I know it is way too late, but what I do is (after washing my hands) first score the paper with a heavy metal ruler and either a scoring bone or a blunt butter knife, back and forth, then fold along the score using a bone folder, first one way, then the opposite, several times, then gently moisten the crease with a wet tip of a finger, then fold back and forth, back and forth, using the bone folder to smooth the fold down each time, each way. Eventually, it will give way, leaving you with a lovely deckled torn edge. I do this even though usually, when you go to frame it, the mat covers it up anyway. It's just an aesthetic thing.
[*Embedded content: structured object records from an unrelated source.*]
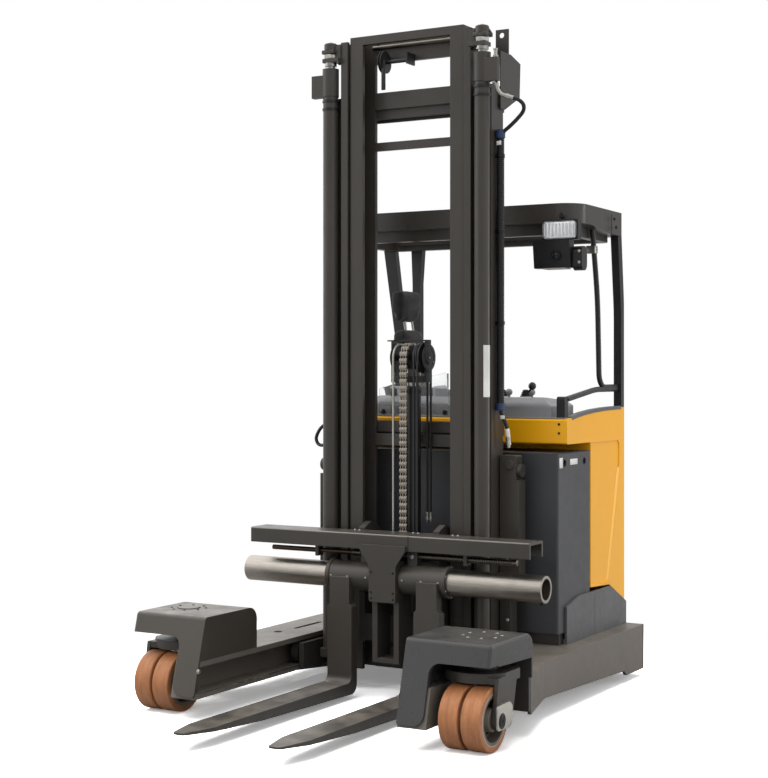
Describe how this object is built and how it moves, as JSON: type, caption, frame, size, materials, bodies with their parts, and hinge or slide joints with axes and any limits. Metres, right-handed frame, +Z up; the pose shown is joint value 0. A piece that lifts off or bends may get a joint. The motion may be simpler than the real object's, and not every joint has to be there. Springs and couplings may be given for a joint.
{
  "type": "multi-directional reach truck",
  "caption": "Four-way reach truck with a triple telescopic mast, forks on a round shaft, straddle legs with steered load wheels, and a side-seated cab under an overhead guard.",
  "frame": {"origin": "on the floor under the middle of the overall box", "axes": "+Z up, forks point to -Y, +X to the driver's facing side"},
  "size_m": [1.7, 2.35, 2.966],
  "materials": {
    "dark_paint": "satin charcoal paint",
    "black_paint": "satin black paint",
    "battery_paint": "satin blue-grey paint",
    "yellow_paint": "gloss yellow paint",
    "grey_plastic": "grained dark grey",
    "seat_fabric": "black woven",
    "lens_glass": "clear",
    "cast_grey": "machined and painted",
    "chrome_rod": "polished",
    "chain_steel": "oiled",
    "bright_steel": "drawn tube",
    "spindle_steel": "dark, oiled",
    "fork_paint": "satin charcoal, worn at the tips",
    "tread_brown": "polyurethane"
  },
  "bodies": {
    "chassis": {"chassis_leg_left": "dark_paint", "chassis_leg_right": "dark_paint", "rear_frame": "dark_paint", "wheel_cover_left": "dark_paint", "wheel_cover_right": "dark_paint", "battery": "battery_paint", "body_shell": "yellow_paint", "skirts": "grey_plastic", "cab_floor": "dark_paint", "seat_base": "grey_plastic", "seat_cushion": "seat_fabric", "seat_backrest": "seat_fabric", "seat_headrest": "seat_fabric", "seat_armrest": "grey_plastic", "dash": "grey_plastic", "roof": "dark_paint", "rear_pillars": "dark_paint", "hand_rails": "black_paint", "work_lamp": "black_paint", "lamp_lens": "lens_glass", "drive_motor": "cast_grey", "reach_barrel": "dark_paint"},
    "reach_carriage": {"reach_base": "dark_paint", "towers": "dark_paint", "reach_rod": "chrome_rod"},
    "mast_outer": {"outer_uprights": "dark_paint", "outer_crossbars": "dark_paint", "lift_barrels": "dark_paint", "hose_guard": "dark_paint"},
    "mast_middle": {"middle_uprights": "dark_paint", "middle_crossbars": "dark_paint", "lift_rods": "chrome_rod"},
    "mast_inner": {"inner_uprights": "dark_paint", "inner_crossbars": "dark_paint", "head_pulley": "black_paint", "free_lift_barrel": "black_paint"},
    "lift_crosshead": {"crosshead": "black_paint", "free_lift_rod": "chrome_rod", "sheaves": "black_paint", "lift_chain": "chain_steel"},
    "fork_carriage": {"carriage_frame": "dark_paint", "carriage_hub": "dark_paint", "fork_beam": "dark_paint", "fork_shaft": "bright_steel", "positioner_spindle": "spindle_steel"},
    "fork_l": {"fork_left": "fork_paint"},
    "fork_r": {"fork_right": "fork_paint"},
    "turntable_l": {"turntable_left": "dark_paint"},
    "turntable_r": {"turntable_right": "dark_paint"},
    "load_wheel_l": {"load_tyres_left": "tread_brown", "load_hub_left": "cast_grey"},
    "load_wheel_r": {"load_tyres_right": "tread_brown", "load_hub_right": "cast_grey"},
    "turret": {"drive_turret": "dark_paint"},
    "drive_wheel": {"drive_tyre": "tread_brown", "drive_hub": "cast_grey"}
  },
  "joints": [
    {"name": "reach", "type": "slide", "parent": "chassis", "child": "reach_carriage", "axis": [0, -1, 0], "range_m": [0, 0.59]},
    {"name": "mast_tilt", "type": "hinge", "parent": "reach_carriage", "child": "mast_outer", "pos_m": [0, 0.323, 1.0115], "axis": [-1, 0, 0], "range_deg": [0, 3]},
    {"name": "mast_lift_middle", "type": "slide", "parent": "mast_outer", "child": "mast_middle", "axis": [0, 0, 1], "range_m": [0, 2]},
    {"name": "mast_lift_inner", "type": "slide", "parent": "mast_middle", "child": "mast_inner", "axis": [0, 0, 1], "range_m": [0, 2]},
    {"name": "carriage_lift", "type": "slide", "parent": "mast_inner", "child": "fork_carriage", "axis": [0, 0, 1], "range_m": [0, 2.04]},
    {"name": "free_lift", "type": "slide", "parent": "mast_inner", "child": "lift_crosshead", "axis": [0, 0, 1], "range_m": [0, 1.02]},
    {"name": "fork_spread_right", "type": "slide", "parent": "fork_carriage", "child": "fork_r", "axis": [1, 0, 0], "range_m": [0, 0.19]},
    {"name": "fork_spread_left", "type": "slide", "parent": "fork_carriage", "child": "fork_l", "axis": [-1, 0, 0], "range_m": [0, 0.19]},
    {"name": "load_steer_right", "type": "hinge", "parent": "chassis", "child": "turntable_r", "pos_m": [0.712, -0.457, 0.275], "axis": [0, 0, 1], "range_deg": [0, 90]},
    {"name": "load_steer_left", "type": "hinge", "parent": "chassis", "child": "turntable_l", "pos_m": [-0.712, -0.457, 0.275], "axis": [0, 0, -1], "range_deg": [0, 90]},
    {"name": "load_wheel_right_spin", "type": "hinge", "parent": "turntable_r", "child": "load_wheel_r", "pos_m": [0.731, -0.575, 0.125], "axis": [1, 0, 0], "continuous": true},
    {"name": "load_wheel_left_spin", "type": "hinge", "parent": "turntable_l", "child": "load_wheel_l", "pos_m": [-0.731, -0.575, 0.125], "axis": [1, 0, 0], "continuous": true},
    {"name": "drive_steer", "type": "hinge", "parent": "chassis", "child": "turret", "pos_m": [-0.285, 0.96, 0.38], "axis": [0, 0, 1], "range_deg": [-95, 95]},
    {"name": "drive_wheel_spin", "type": "hinge", "parent": "turret", "child": "drive_wheel", "pos_m": [-0.285, 0.96, 0.1715], "axis": [1, 0, 0], "continuous": true}
  ],
  "couplings": [
    {"joint": "mast_lift_inner", "follows": "mast_lift_middle", "ratio": 1},
    {"joint": "free_lift", "follows": "carriage_lift", "ratio": 0.5},
    {"joint": "fork_spread_left", "follows": "fork_spread_right", "ratio": 1}
  ]
}
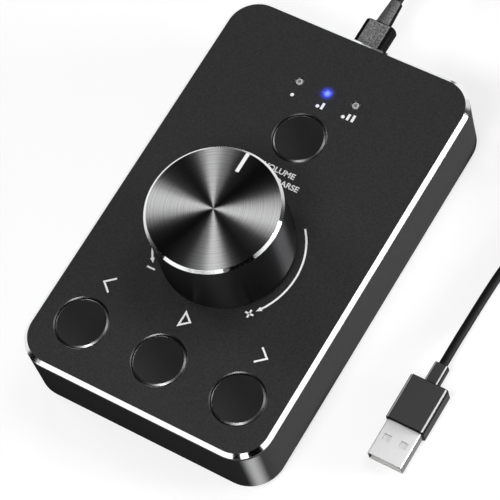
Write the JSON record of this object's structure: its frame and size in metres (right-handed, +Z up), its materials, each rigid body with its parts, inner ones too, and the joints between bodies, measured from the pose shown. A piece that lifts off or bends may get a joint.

I know I answered this in class too but I'll answer it again as it's a really good question. My first thought was 'get a framer to do it' and my second thought was 'perhaps a guillotine' - but those come in all shapes and sizes and may or may not be suitable for that thickness - 640gsm paper is basically card, and cardboard is basically wood, which is basically a tree, and it's really hard to cut trees! Framers have all the right equipment and actually if you are framing stuff regularly then they may just help you out either one-off for free (as it's really nothing to them to make one cut) or if you're doing it regularly then for a small fee. Which is probably worth it as you'll get a professional job... it could also be that you have the equipment already set up in your own studio if you do this a lot!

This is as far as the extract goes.